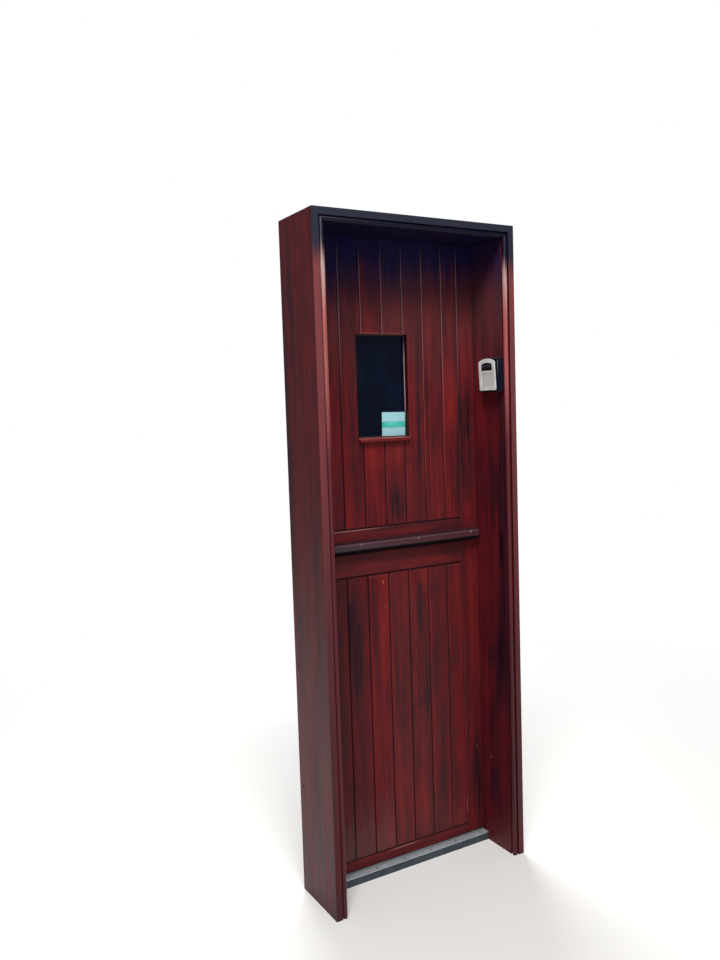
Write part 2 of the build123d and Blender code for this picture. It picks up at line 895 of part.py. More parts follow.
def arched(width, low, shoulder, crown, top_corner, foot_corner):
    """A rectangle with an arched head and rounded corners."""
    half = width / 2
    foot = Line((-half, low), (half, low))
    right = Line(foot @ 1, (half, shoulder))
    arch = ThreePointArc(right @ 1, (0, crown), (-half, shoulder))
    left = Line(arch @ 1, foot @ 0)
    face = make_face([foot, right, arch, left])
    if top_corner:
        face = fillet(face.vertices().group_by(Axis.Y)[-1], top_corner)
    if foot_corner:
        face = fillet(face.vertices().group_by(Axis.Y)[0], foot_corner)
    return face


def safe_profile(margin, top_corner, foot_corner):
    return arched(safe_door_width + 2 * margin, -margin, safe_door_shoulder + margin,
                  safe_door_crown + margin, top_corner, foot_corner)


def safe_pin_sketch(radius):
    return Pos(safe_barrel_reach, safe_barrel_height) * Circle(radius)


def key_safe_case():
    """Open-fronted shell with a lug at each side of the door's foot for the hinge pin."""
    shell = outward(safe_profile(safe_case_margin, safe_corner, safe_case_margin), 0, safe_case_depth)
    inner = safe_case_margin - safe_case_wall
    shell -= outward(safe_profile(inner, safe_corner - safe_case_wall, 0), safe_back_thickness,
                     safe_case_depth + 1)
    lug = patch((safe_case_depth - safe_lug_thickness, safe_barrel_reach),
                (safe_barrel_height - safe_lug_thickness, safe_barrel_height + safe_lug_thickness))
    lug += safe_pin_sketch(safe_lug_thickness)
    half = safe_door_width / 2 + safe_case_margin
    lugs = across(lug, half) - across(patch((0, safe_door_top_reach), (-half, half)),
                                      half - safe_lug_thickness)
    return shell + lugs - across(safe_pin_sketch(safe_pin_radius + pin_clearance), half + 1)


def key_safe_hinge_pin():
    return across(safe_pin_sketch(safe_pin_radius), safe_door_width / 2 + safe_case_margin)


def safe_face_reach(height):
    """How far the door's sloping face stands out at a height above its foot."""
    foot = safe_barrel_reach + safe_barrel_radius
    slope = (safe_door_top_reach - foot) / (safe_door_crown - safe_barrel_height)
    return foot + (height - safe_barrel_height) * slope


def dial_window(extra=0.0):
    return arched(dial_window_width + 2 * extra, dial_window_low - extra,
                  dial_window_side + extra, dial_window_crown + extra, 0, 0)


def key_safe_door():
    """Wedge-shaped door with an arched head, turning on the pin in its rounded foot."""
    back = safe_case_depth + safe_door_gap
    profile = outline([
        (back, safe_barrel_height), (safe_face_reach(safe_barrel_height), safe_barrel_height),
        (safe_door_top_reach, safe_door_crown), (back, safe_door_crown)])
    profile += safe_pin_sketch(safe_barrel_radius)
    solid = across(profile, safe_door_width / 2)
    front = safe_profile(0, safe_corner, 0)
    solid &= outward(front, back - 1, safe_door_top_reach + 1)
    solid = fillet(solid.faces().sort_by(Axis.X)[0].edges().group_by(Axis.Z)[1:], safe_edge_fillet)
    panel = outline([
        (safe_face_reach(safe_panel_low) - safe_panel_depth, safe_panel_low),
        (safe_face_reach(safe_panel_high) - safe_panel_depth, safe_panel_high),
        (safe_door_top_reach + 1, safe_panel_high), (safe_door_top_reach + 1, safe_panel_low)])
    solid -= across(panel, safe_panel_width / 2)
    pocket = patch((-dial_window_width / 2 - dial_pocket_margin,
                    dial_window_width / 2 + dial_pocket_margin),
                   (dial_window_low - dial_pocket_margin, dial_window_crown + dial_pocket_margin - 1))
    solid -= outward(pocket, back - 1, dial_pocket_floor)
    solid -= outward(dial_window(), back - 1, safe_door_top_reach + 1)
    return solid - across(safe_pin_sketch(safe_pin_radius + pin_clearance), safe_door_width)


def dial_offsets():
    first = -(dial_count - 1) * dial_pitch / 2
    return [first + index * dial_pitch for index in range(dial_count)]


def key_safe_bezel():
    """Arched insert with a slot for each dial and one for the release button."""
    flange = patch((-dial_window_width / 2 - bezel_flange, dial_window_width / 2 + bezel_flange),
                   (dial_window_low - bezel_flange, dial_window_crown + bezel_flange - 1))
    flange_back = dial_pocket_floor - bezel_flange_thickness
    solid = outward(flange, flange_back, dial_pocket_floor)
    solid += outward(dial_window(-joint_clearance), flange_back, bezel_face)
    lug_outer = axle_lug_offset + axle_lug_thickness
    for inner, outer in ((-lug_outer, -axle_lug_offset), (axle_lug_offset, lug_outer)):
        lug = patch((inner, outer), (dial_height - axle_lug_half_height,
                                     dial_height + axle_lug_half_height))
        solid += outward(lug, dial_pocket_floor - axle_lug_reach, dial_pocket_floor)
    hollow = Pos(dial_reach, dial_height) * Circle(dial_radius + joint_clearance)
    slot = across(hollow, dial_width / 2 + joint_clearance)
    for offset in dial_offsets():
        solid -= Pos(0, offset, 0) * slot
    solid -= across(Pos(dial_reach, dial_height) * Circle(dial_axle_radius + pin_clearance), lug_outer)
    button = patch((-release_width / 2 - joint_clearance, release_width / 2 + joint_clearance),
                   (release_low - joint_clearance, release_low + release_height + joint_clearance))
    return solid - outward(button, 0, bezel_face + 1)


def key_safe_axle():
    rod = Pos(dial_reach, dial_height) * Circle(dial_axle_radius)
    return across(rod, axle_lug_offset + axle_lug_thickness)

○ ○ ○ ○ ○

### PROBLEM TO WORK ON
Your task is to output all of the data above word for word.

### WORKED SOLUTION
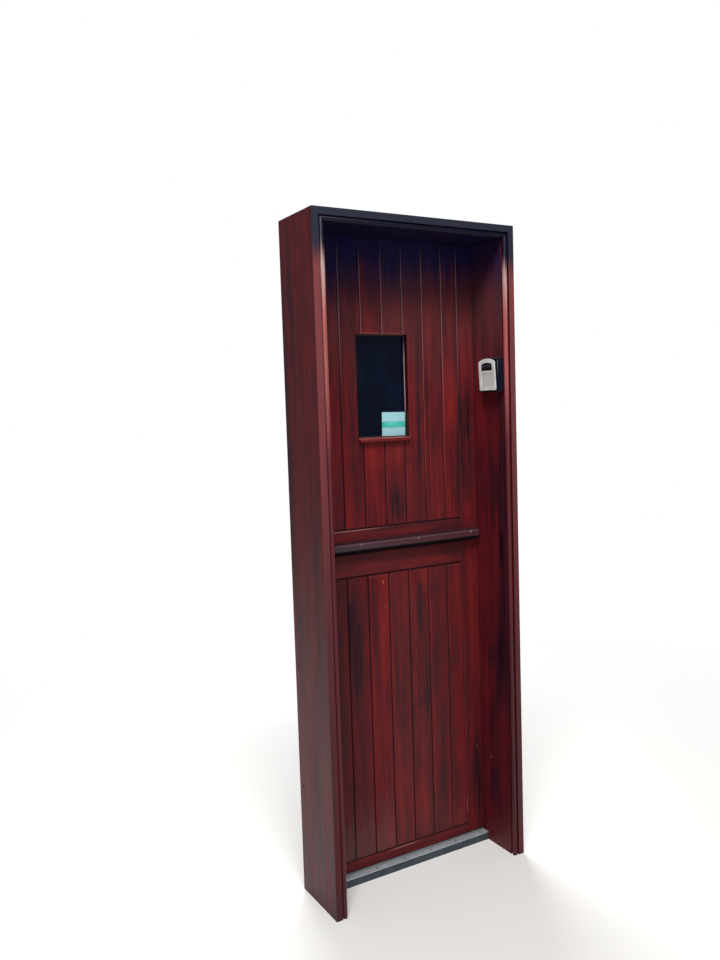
Write part 2 of the build123d and Blender code for this picture. It picks up at line 895 of part.py. More parts follow.
def arched(width, low, shoulder, crown, top_corner, foot_corner):
    """A rectangle with an arched head and rounded corners."""
    half = width / 2
    foot = Line((-half, low), (half, low))
    right = Line(foot @ 1, (half, shoulder))
    arch = ThreePointArc(right @ 1, (0, crown), (-half, shoulder))
    left = Line(arch @ 1, foot @ 0)
    face = make_face([foot, right, arch, left])
    if top_corner:
        face = fillet(face.vertices().group_by(Axis.Y)[-1], top_corner)
    if foot_corner:
        face = fillet(face.vertices().group_by(Axis.Y)[0], foot_corner)
    return face


def safe_profile(margin, top_corner, foot_corner):
    return arched(safe_door_width + 2 * margin, -margin, safe_door_shoulder + margin,
                  safe_door_crown + margin, top_corner, foot_corner)


def safe_pin_sketch(radius):
    return Pos(safe_barrel_reach, safe_barrel_height) * Circle(radius)


def key_safe_case():
    """Open-fronted shell with a lug at each side of the door's foot for the hinge pin."""
    shell = outward(safe_profile(safe_case_margin, safe_corner, safe_case_margin), 0, safe_case_depth)
    inner = safe_case_margin - safe_case_wall
    shell -= outward(safe_profile(inner, safe_corner - safe_case_wall, 0), safe_back_thickness,
                     safe_case_depth + 1)
    lug = patch((safe_case_depth - safe_lug_thickness, safe_barrel_reach),
                (safe_barrel_height - safe_lug_thickness, safe_barrel_height + safe_lug_thickness))
    lug += safe_pin_sketch(safe_lug_thickness)
    half = safe_door_width / 2 + safe_case_margin
    lugs = across(lug, half) - across(patch((0, safe_door_top_reach), (-half, half)),
                                      half - safe_lug_thickness)
    return shell + lugs - across(safe_pin_sketch(safe_pin_radius + pin_clearance), half + 1)


def key_safe_hinge_pin():
    return across(safe_pin_sketch(safe_pin_radius), safe_door_width / 2 + safe_case_margin)


def safe_face_reach(height):
    """How far the door's sloping face stands out at a height above its foot."""
    foot = safe_barrel_reach + safe_barrel_radius
    slope = (safe_door_top_reach - foot) / (safe_door_crown - safe_barrel_height)
    return foot + (height - safe_barrel_height) * slope


def dial_window(extra=0.0):
    return arched(dial_window_width + 2 * extra, dial_window_low - extra,
                  dial_window_side + extra, dial_window_crown + extra, 0, 0)


def key_safe_door():
    """Wedge-shaped door with an arched head, turning on the pin in its rounded foot."""
    back = safe_case_depth + safe_door_gap
    profile = outline([
        (back, safe_barrel_height), (safe_face_reach(safe_barrel_height), safe_barrel_height),
        (safe_door_top_reach, safe_door_crown), (back, safe_door_crown)])
    profile += safe_pin_sketch(safe_barrel_radius)
    solid = across(profile, safe_door_width / 2)
    front = safe_profile(0, safe_corner, 0)
    solid &= outward(front, back - 1, safe_door_top_reach + 1)
    solid = fillet(solid.faces().sort_by(Axis.X)[0].edges().group_by(Axis.Z)[1:], safe_edge_fillet)
    panel = outline([
        (safe_face_reach(safe_panel_low) - safe_panel_depth, safe_panel_low),
        (safe_face_reach(safe_panel_high) - safe_panel_depth, safe_panel_high),
        (safe_door_top_reach + 1, safe_panel_high), (safe_door_top_reach + 1, safe_panel_low)])
    solid -= across(panel, safe_panel_width / 2)
    pocket = patch((-dial_window_width / 2 - dial_pocket_margin,
                    dial_window_width / 2 + dial_pocket_margin),
                   (dial_window_low - dial_pocket_margin, dial_window_crown + dial_pocket_margin - 1))
    solid -= outward(pocket, back - 1, dial_pocket_floor)
    solid -= outward(dial_window(), back - 1, safe_door_top_reach + 1)
    return solid - across(safe_pin_sketch(safe_pin_radius + pin_clearance), safe_door_width)


def dial_offsets():
    first = -(dial_count - 1) * dial_pitch / 2
    return [first + index * dial_pitch for index in range(dial_count)]


def key_safe_bezel():
    """Arched insert with a slot for each dial and one for the release button."""
    flange = patch((-dial_window_width / 2 - bezel_flange, dial_window_width / 2 + bezel_flange),
                   (dial_window_low - bezel_flange, dial_window_crown + bezel_flange - 1))
    flange_back = dial_pocket_floor - bezel_flange_thickness
    solid = outward(flange, flange_back, dial_pocket_floor)
    solid += outward(dial_window(-joint_clearance), flange_back, bezel_face)
    lug_outer = axle_lug_offset + axle_lug_thickness
    for inner, outer in ((-lug_outer, -axle_lug_offset), (axle_lug_offset, lug_outer)):
        lug = patch((inner, outer), (dial_height - axle_lug_half_height,
                                     dial_height + axle_lug_half_height))
        solid += outward(lug, dial_pocket_floor - axle_lug_reach, dial_pocket_floor)
    hollow = Pos(dial_reach, dial_height) * Circle(dial_radius + joint_clearance)
    slot = across(hollow, dial_width / 2 + joint_clearance)
    for offset in dial_offsets():
        solid -= Pos(0, offset, 0) * slot
    solid -= across(Pos(dial_reach, dial_height) * Circle(dial_axle_radius + pin_clearance), lug_outer)
    button = patch((-release_width / 2 - joint_clearance, release_width / 2 + joint_clearance),
                   (release_low - joint_clearance, release_low + release_height + joint_clearance))
    return solid - outward(button, 0, bezel_face + 1)


def key_safe_axle():
    rod = Pos(dial_reach, dial_height) * Circle(dial_axle_radius)
    return across(rod, axle_lug_offset + axle_lug_thickness)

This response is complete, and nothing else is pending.